The U.N. humanitarian chief on Wednesday accused Israel of “shocking” and “completely immoral” behavior for dropping large numbers of cluster bombs on Lebanon when a cease-fire in its war with Hezbollah was in sight.

Jan Egeland said Israel had either made a “terribly wrong decision” or had “started thinking afterwards.” The remarks were unusually harsh even for Egeland, who often ignores an unwritten rule that U.N. officials should not criticize member states too severely.

“What’s shocking and I would say, to me, completely immoral is that 90 percent of the cluster bomb strikes occurred in the last 72 hours of the conflict, when we knew there would be a resolution,” Jan Egeland said at a news conference.

The spokeswoman for Israel’s mission to the U.N., Anat Friedman, said she had no immediate comment on Egeland’s remarks. In Israel, the Israeli army referred to its earlier statement that all the weapons it uses “are legal under international law and their use conforms with international standards.”

An unusual number of cluster bombs used in the war did not detonate on impact, possibly because they were old, Egeland said. Usually 10 percent to 15 percent of the bomblets fail to explode immediately. According to some estimates, up to 70 percent of the Israeli bomblets failed to explode on impact.

Civilians returning to their homes in southern Lebanon are experiencing “massive problems,” as a result of these unexploded munitions, Egeland said.
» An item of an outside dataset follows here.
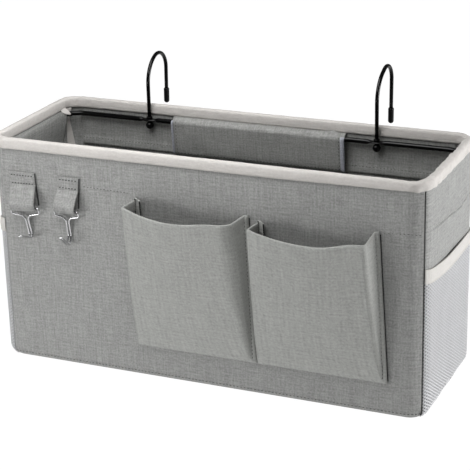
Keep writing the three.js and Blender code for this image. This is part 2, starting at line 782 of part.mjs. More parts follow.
// Mesh pocket on a side: net below, elastic band above, sewn in at both corner seams and the base
function addMeshPocket(side, stations) {
  const bulge = (t, z) => MESH_BULGE * Math.sin(Math.PI * t) ** 2 * smoothstep(z, BASE_RADIUS, BAND_REAR_HEIGHT);
  const bandTop = (t) => {
    if (t < 0.5) {
      return lerp(BAND_REAR_HEIGHT, BAND_MIDDLE_HEIGHT, t * 2);
    }
    return lerp(BAND_MIDDLE_HEIGHT, BAND_FRONT_HEIGHT, (t * 2 - 1) ** 2);
  };
  const along = stations.map((_, i) => {
    const t = i / (stations.length - 1);
    return side === 'left' ? t : 1 - t;
  });
  const grid = (extra, heights) => heights.map((height) => stations.map((station, i) => {
    const z = height(along[i]);
    return onWall(station, -SEAM_GAP - extra - bulge(along[i], z), z);
  }));
  const footRows = (extra) => {
    const rows = wallRows(-SEAM_GAP - extra, 0).slice(1);
    return rows.map((row) => stations.map((station) => onWall(station, row.inset, row.z)));
  };
  const netHeights = [];
  for (let j = 0; j < 5; j += 1) {
    netHeights.push((t) => lerp(bandTop(t) - BAND_WIDTH - SEAM_GAP, BASE_RADIUS + 6, j / 4));
  }
  const net = (extra) => [...grid(extra, netHeights), ...footRows(extra)];
  addMesh(organizer, `${side}_mesh_pocket`, thickSheet(net(MESH), net(0)), finish(NET, 0.8));
  const bandHeights = [(t) => bandTop(t), (t) => bandTop(t) - BAND_WIDTH / 2, (t) => bandTop(t) - BAND_WIDTH];
  addMesh(organizer, `${side}_pocket_band`, thickSheet(grid(MESH, bandHeights), grid(0, bandHeights)), finish(CREAM, 0.9));
}

// The side's outline with more steps along its flat stretch, where the net bulges
function meshStations(signX) {
  const flat = signX > 0
    ? flatStations(halfX, -halfY, halfX, halfY, 1, 0, 10)
    : flatStations(-halfX, halfY, -halfX, -halfY, -1, 0, 10);
  const first = signX > 0
    ? cornerStations(1, -1, seam - 90 + seamGapAngle, 0, 3)
    : cornerStations(-1, 1, 90 + seam + seamGapAngle, 180, 3);
  const last = signX > 0
    ? cornerStations(1, 1, 0, 90 - seam - seamGapAngle, 3)
    : cornerStations(-1, -1, 180, 270 - seam - seamGapAngle, 3);
  return [...first.slice(0, -1), ...flat, ...last.slice(1)];
}

// Strap: cloth folded round the wire hook's bar and sewn flat to the front at its top. Towards
// its end it leans sideways and its fold tilts, by the station's own amounts.
function addStrap({ side, centre, lean, tilt, strapWidth, strapLength }) {
  const loopZ = strapTop - strapLength + STRAP + STRAP_LOOP_RADIUS;
  const sewnLow = strapTop - STRAP_SEWN;
  const sewnFront = strapBack - 2 * STRAP;
  const inner = STRAP_LOOP_RADIUS;
  const outer = STRAP_LOOP_RADIUS + STRAP;
  const shape = new THREE.Shape();
  shape.moveTo(strapBack, strapTop);
  shape.lineTo(sewnFront, strapTop);
  shape.lineTo(sewnFront, sewnLow);
  shape.lineTo(strapLoopY - outer, loopZ + outer / 2);
  shape.lineTo(strapLoopY - outer, loopZ);
  shape.absarc(strapLoopY, loopZ, outer, Math.PI, 2 * Math.PI);
  shape.lineTo(strapBack, strapTop);
  const hole = new THREE.Path();
  hole.moveTo(strapBack - STRAP, sewnLow - STRAP);
  hole.lineTo(strapLoopY - inner, loopZ + outer / 2);
  hole.lineTo(strapLoopY - inner, loopZ);
  hole.absarc(strapLoopY, loopZ, inner, Math.PI, 2 * Math.PI);
  hole.lineTo(strapBack - STRAP, sewnLow - STRAP);
  shape.holes.push(hole);
  const geometry = new THREE.ExtrudeGeometry(shape, {
    depth: strapWidth,
    bevelEnabled: false,
    curveSegments: 6,
  });
  const swap = new THREE.Matrix4().makeBasis(vector(0, 1, 0), vector(0, 0, 1), vector(1, 0, 0));
  geometry.applyMatrix4(swap);
  geometry.translate(-strapWidth / 2, 0, 0);
  const places = geometry.attributes.position;
  for (let i = 0; i < places.count; i += 1) {
    const x = places.getX(i);
    const z = places.getZ(i);
    const along = (strapTop - z) / (strapLength - barAboveStrapEnd);
    places.setX(i, centre + x + lean * along);
    places.setZ(i, z + Math.tan(radians(tilt)) * x * along);
  }
  geometry.computeVertexNormals();
  addMesh(organizer, `${side}_strap`, geometry, finish(CANVAS, 0.92));
}

// Wire hook bent from one wire: a bar through the strap, a ring bend at each end, shoulders that
// run together into two shanks side by side, and a hook whose tip is the wire's own turn.
// The group's origin is the bar's axis. At rest the shanks lean back against the box's face.
function addWireHook({ side, centre, lean, tilt, strapWidth, strapLength, drop, kick, reach, rise }) {
  const hook = new THREE.Group();
  hook.position.set(centre + lean, strapLoopY, strapTop - strapLength + barAboveStrapEnd);
  const end = strapWidth / 2 + STRAP_TO_BAR_END;
  const shank = SMALL_SHANK_SPACING / 2;
  const heel = drop - kick * SMALL_FOOT_SLOPE;
  const half = [
    { at: vector(end, 0, 0), bend: SMALL_RING_BEND },
    { at: vector(end, 0, -SMALL_RING_DROP), bend: SMALL_RING_BEND },
    { at: vector(shank, 0, -SMALL_NECK_DROP), bend: SMALL_NECK_BEND },
    { at: vector(shank, 0, -heel), bend: SMALL_FOOT_BEND },
    { at: vector(shank, -kick, -drop), bend: SMALL_FOOT_BEND },
    { at: vector(shank, -reach, rise - drop), bend: shank * 0.96 },
  ];
  const mirrored = half.map(({ at, bend }) => ({ at: vector(-at.x, at.y, at.z), bend })).reverse();
  const path = bentPath([
    { at: vector(SMALL_BUTT_GAP / 2, 0, 0) },
    ...half,
    ...mirrored,
    { at: vector(-SMALL_BUTT_GAP / 2, 0, 0) },
  ], 4);
  const heelTurn = Math.atan2(1, SMALL_FOOT_SLOPE);
  const straight = heel - SMALL_FOOT_BEND * Math.tan(heelTurn / 2);
  const space = STRAP + STRAP_LOOP_RADIUS - SMALL_FOOT_BEND - SMALL_WIRE / 2;
  const back = Math.asin(space / Math.hypot(straight, SMALL_FOOT_BEND)) + Math.atan2(SMALL_FOOT_BEND, straight);
  hook.rotation.set(back, -radians(tilt), 0, 'YXZ');
  addMesh(hook, `${side}_wire_hook`, roundBar(path, SMALL_WIRE, SMALL_SIDES), finish(NICKEL, 0.25, 1));
  organizer.add(hook);
}

const rodPoints = rodPath();
addPanels();
addBoards();
addLining(rodPoints);
addFacing();
addRimTape();
addFrame(rodPoints);
addRailHook('left_rail_hook', -1, LEFT_HOOK);
addRailHook('right_rail_hook', 1, RIGHT_HOOK);
addPocket('left_pocket', LEFT_POCKET);
addPocket('right_pocket', RIGHT_POCKET);
addMeshPocket('left', meshStations(-1));
addMeshPocket('right', meshStations(1));
STATIONS.forEach(addStrap);
STATIONS.forEach(addWireHook);

export default organizer;
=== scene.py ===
"""Looks of a hanging bedside organizer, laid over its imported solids.

Lengths are in millimetres in the row frame, and become metres when a mesh is made. Distances along
the box's outline start at the middle of the front and run to the right, seen from the front.
"""

import logging
import math
from collections.abc import Callable, Sequence
from dataclasses import dataclass, field
from enum import Enum

import bmesh
import bpy
from mathutils import Matrix, Vector, noise


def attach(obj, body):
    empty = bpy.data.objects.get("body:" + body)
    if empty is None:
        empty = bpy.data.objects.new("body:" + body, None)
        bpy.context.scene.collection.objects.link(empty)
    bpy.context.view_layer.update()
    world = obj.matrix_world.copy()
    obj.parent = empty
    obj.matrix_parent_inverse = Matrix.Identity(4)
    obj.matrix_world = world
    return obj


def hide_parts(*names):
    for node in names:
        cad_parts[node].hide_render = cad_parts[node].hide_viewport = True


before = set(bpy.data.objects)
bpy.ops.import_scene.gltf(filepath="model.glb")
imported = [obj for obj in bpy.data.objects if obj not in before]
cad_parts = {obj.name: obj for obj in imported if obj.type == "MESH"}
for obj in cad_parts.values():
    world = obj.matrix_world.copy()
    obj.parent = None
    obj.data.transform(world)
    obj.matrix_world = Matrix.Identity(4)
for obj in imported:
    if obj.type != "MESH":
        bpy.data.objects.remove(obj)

MM = 0.001
CLOTH_MAP = "Cloth"
NARROWEST_SHEET = 10.0
SAME_PLACE = 0.001
TUBE_MAP = (10.0, 10.0)
ROD_HEIGHT = 191.5
ROD_BACK = 61.95
PAD_CENTRES = (-107.0, 110.0)
PAD_THICKNESS = 2.6
FORWARD = Vector((0, -1, 0))
UPWARD = Vector((0, 0, 1))
LOG = logging.getLogger("organizer")
Colour = tuple[float, float, float]
Place = Callable[[float, float], Vector]
Stitch = tuple[Vector, Vector, Vector]
Run = Callable[[float], Stitch]
Corners = list[tuple[Vector, float]]
Sockets = dict[str | int, object]
Material = bpy.types.Material
Piece = bpy.types.Object
Mesh = bmesh.types.BMesh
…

‘Every day people are maimed’
Approximately 250,000 Lebanese, of the 1 million displaced, cannot move back into their homes, many because of unexploded munitions.

“Every day people are maimed, wounded and are killed by these ordnance,” Egeland said.

U.N. and human rights organizations said Wednesday that 13 people, including three children, had been killed between the Aug. 14 cease-fire and Tuesday, and 46 people had been wounded.

“Every day we have to revise our count of what the scope of the problem is,” said Chris Clark, program manager of the U.N. Mine Action Coordination Center in southern Lebanon. “We just don’t know how big the problem is, only that it is huge at the moment and getting bigger every day.”

Human Rights Watch researchers have said the density of cluster bombs in southern Lebanon was higher than in any place they had seen.

Talks with U.S. urged
Egeland urged countries that sold cluster bombs to the Israelis, including the United States, to have “serious talks with Israel.”

The U.N. Mine Action Coordination Center, which has so far assessed 85 percent of the bombed areas in Lebanon, has identified 379 bomb strike areas that are contaminated with as many as 100,000 unexploded bomblets.

Egeland said about 750,000 people had managed to return home, which he called “remarkable.”

Egeland will travel to Stockholm on Thursday to launch a revised humanitarian appeal for Lebanon.

The appeal has raised about $90 million, which Egeland indicated would be enough for the initial, emergency response. The Lebanese government will launch its own appeal for several hundred million dollars to continue the rebuilding.